2015年7月21日火曜日

キューバ米国史の円環が閉じ、新たに開く

 7月20日の玖米国交正式再開に感慨を覚えざるを得ない。クーバ革命戦争は私が中学1年生だった年の12月に始まった。3年生の元日に革命は勝利し、高校2年生の正月、米国がクーバとの断交に踏み切った。

 次いで3年生になったばかりのころ、米傭兵部隊によるヒロン浜侵攻事件が起きた。この事件の延長線上でクーバ核ミサイル危機が起きたのは、私が大学1年生の秋だった。

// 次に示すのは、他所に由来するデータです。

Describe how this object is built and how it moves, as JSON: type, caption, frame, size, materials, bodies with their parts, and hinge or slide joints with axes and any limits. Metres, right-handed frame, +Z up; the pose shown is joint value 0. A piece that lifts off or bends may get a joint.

 私はジャーナリズムコースにいたため、「英字新聞講読」という授業の一環として、連日ジャパンタイムズを読みながらミサイル危機の推移を追っていた。これが私のクーバ情勢の「取材」の始まりとなった。

 私は1967年メヒコ市を拠点にラ米全域カバーのジャーナリズム活動に入った。その年10月同市で、チェ・ゲバラのボリビアでの死の報に接した。私のチェ取材は、その時始まった。

 ミサイル危機から53年、メヒコ滞在開始から48年、今、玖米両国は国交を再び開いた。私の脳裏で、一つの歴史の円環が閉じた。

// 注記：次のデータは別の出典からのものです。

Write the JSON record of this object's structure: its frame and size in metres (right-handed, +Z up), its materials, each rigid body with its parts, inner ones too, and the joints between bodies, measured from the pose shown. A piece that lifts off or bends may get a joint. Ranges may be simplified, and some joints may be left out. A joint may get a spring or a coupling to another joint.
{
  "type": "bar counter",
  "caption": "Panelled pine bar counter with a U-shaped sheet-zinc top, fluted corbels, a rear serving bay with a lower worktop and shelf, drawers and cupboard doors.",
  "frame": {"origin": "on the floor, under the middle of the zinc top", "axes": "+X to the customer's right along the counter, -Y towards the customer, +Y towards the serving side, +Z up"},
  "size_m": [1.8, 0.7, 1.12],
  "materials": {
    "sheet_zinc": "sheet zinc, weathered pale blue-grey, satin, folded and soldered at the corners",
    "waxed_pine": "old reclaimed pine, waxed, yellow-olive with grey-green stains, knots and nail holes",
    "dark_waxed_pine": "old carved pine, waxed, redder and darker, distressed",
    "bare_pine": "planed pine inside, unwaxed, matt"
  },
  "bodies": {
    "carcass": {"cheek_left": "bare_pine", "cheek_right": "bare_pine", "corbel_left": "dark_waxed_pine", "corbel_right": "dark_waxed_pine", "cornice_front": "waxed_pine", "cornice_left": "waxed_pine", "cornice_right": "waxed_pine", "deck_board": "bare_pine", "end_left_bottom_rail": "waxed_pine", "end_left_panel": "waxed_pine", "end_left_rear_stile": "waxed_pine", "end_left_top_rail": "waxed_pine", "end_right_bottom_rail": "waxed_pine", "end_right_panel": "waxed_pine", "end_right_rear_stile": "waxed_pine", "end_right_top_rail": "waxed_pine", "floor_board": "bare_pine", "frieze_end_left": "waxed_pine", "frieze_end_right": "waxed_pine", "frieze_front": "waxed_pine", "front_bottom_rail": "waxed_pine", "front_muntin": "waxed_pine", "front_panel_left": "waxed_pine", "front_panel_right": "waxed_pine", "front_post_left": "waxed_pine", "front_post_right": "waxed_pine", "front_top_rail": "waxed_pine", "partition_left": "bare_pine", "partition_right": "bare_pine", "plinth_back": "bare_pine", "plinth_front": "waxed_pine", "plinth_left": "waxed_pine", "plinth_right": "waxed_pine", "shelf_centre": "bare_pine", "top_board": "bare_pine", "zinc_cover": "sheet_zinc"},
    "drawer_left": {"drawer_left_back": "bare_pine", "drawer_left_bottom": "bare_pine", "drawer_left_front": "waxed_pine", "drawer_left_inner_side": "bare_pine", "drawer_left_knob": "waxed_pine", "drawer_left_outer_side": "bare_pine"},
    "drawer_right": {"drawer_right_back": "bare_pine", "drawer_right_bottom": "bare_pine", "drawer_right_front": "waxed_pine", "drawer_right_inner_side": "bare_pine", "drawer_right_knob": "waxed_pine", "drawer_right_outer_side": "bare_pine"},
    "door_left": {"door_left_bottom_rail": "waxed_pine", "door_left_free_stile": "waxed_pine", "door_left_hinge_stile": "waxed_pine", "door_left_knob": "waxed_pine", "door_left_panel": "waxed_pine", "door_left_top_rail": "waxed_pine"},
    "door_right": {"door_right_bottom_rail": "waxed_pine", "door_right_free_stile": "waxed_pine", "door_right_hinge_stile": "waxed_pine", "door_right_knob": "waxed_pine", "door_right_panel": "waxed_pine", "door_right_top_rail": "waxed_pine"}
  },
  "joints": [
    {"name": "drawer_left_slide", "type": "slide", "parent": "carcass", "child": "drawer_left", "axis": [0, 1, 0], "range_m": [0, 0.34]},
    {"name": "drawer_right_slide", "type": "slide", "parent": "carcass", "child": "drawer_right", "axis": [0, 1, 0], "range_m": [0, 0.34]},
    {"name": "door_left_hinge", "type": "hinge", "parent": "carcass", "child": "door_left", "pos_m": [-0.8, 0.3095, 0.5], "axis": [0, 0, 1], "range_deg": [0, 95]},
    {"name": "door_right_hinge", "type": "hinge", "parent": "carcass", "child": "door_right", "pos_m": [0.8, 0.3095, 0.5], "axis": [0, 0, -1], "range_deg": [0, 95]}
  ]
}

 だが、ブルーノ・ロドリゲス玖外相は20日、ワシントンの大使館開館式での演説で、「両国間に正常な関係はかつて一度もなかった」と、いみじくも指摘した。常に米側による内政干渉の歴史だったからだ。

 この7月20日、私の中で、新しい円環の最初の小さな弧が形取られた。おそらく多くのクーバ人の中でもそうだろう。